- STATED TASK: Word for word, restate the lines from the start of the data below through the line containing "COLUMN_CENTRE = Vector((-0.2, 4.1, 0.0))".

- RECORDED INFORMATION:
# # #

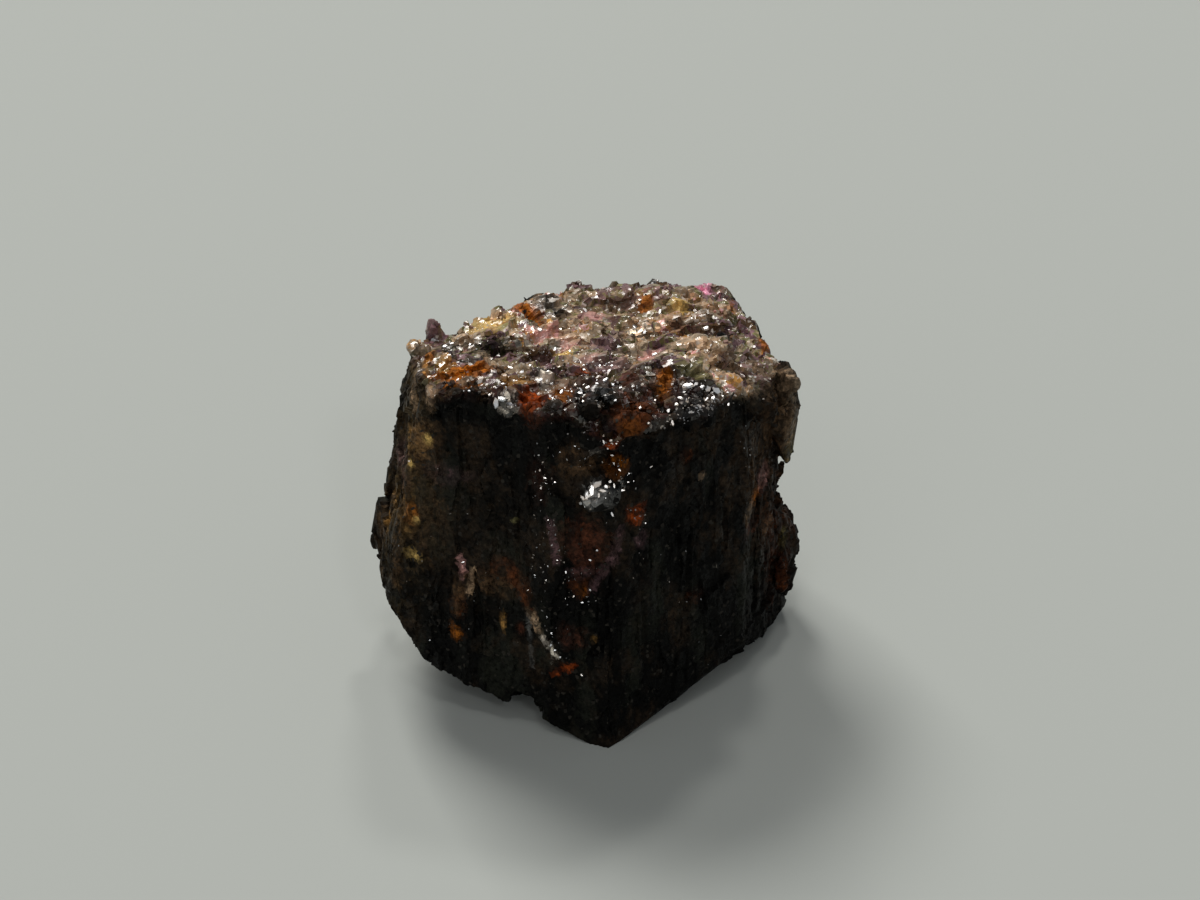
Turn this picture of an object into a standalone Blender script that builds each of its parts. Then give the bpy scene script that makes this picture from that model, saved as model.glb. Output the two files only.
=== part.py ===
"""A rough painite crystal, about 9 mm across: one stubby column that tapers upwards.

Its sides are the flat faces of a hexagonal crystal, ribbed along the column by growth. Its upper end is a
broken crown of ledges and grains that leans down towards the back, and its lower end is broken too, with a
flat patch that it rests on. It grew as one piece, so it is one solid.

Sizes below are in millimetres, and the finished mesh is turned into metres. +Z is up, and the sharp front
edge of the column stands on the origin and looks along -Y.
"""

import math
import random

import bmesh
import bpy
from mathutils import Matrix, Vector
from mathutils.bvhtree import BVHTree

MM = 0.001
STOCK_HALF = 12.0
# Corners nearer than this are made one, so that no hair-thin bridge holds a chip on.
WELD = 0.003
COLUMN_CENTRE = Vector((-0.2, 4.1, 0.0))

# Each side face of the column: which way it looks, in degrees from +X, how far it stands from the column's
# centre line at the foot, and how far it leans in on its way up, in degrees.
SIDE_FACES = {
    "front_left": (250.0, 3.79, 3.0),
    "front_right": (310.0, 3.27, 2.0),
    "right": (340.0, 3.50, 1.0),
    "right_back": (22.0, 4.05, 2.0),
    "back": (92.0, 3.76, 3.0),
    "back_left": (134.0, 3.40, 4.5),
    "left_back": (160.0, 5.08, 9.5),
    "left": (190.0, 5.19, 9.5),
}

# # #

- SOLUTION FOR THIS TASK:
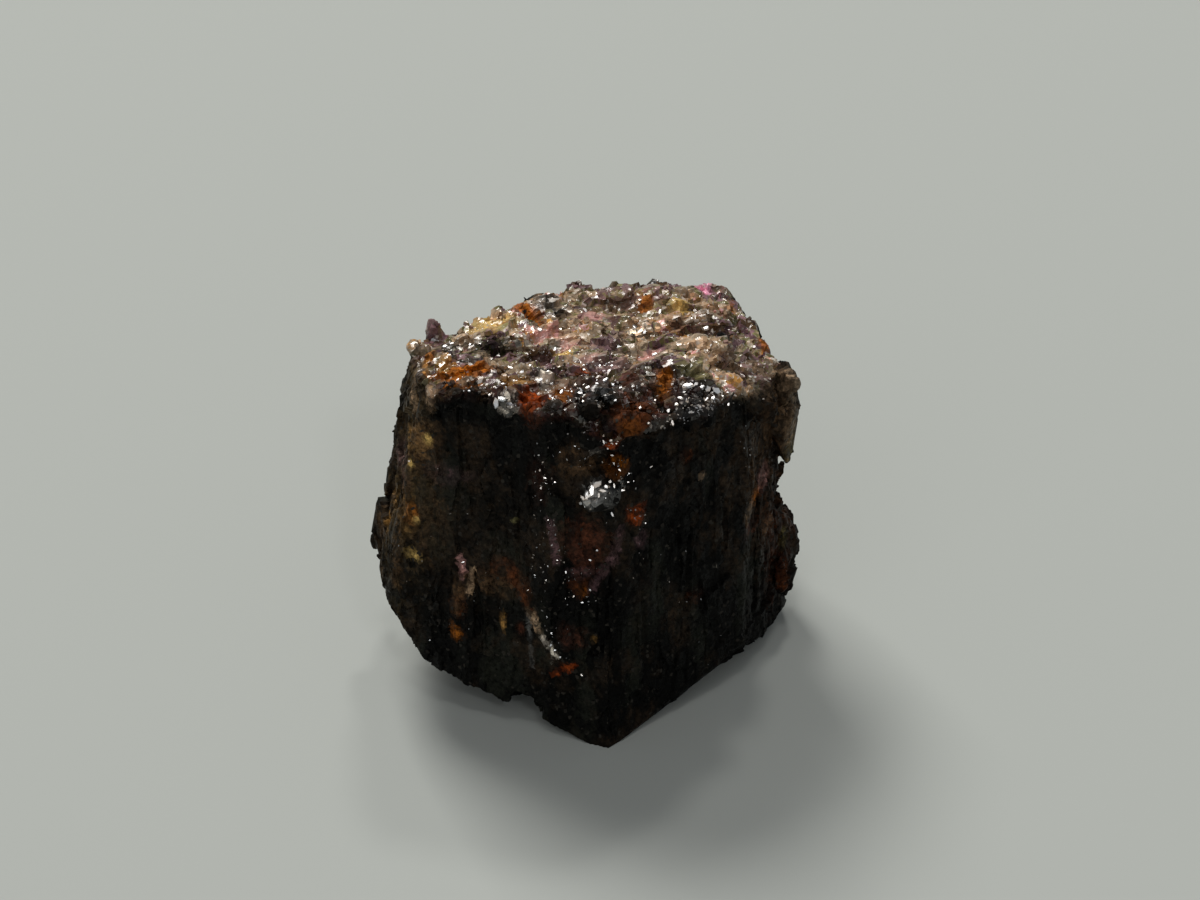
Turn this picture of an object into a standalone Blender script that builds each of its parts. Then give the bpy scene script that makes this picture from that model, saved as model.glb. Output the two files only.
=== part.py ===
"""A rough painite crystal, about 9 mm across: one stubby column that tapers upwards.

Its sides are the flat faces of a hexagonal crystal, ribbed along the column by growth. Its upper end is a
broken crown of ledges and grains that leans down towards the back, and its lower end is broken too, with a
flat patch that it rests on. It grew as one piece, so it is one solid.

Sizes below are in millimetres, and the finished mesh is turned into metres. +Z is up, and the sharp front
edge of the column stands on the origin and looks along -Y.
"""

import math
import random

import bmesh
import bpy
from mathutils import Matrix, Vector
from mathutils.bvhtree import BVHTree

MM = 0.001
STOCK_HALF = 12.0
# Corners nearer than this are made one, so that no hair-thin bridge holds a chip on.
WELD = 0.003
COLUMN_CENTRE = Vector((-0.2, 4.1, 0.0))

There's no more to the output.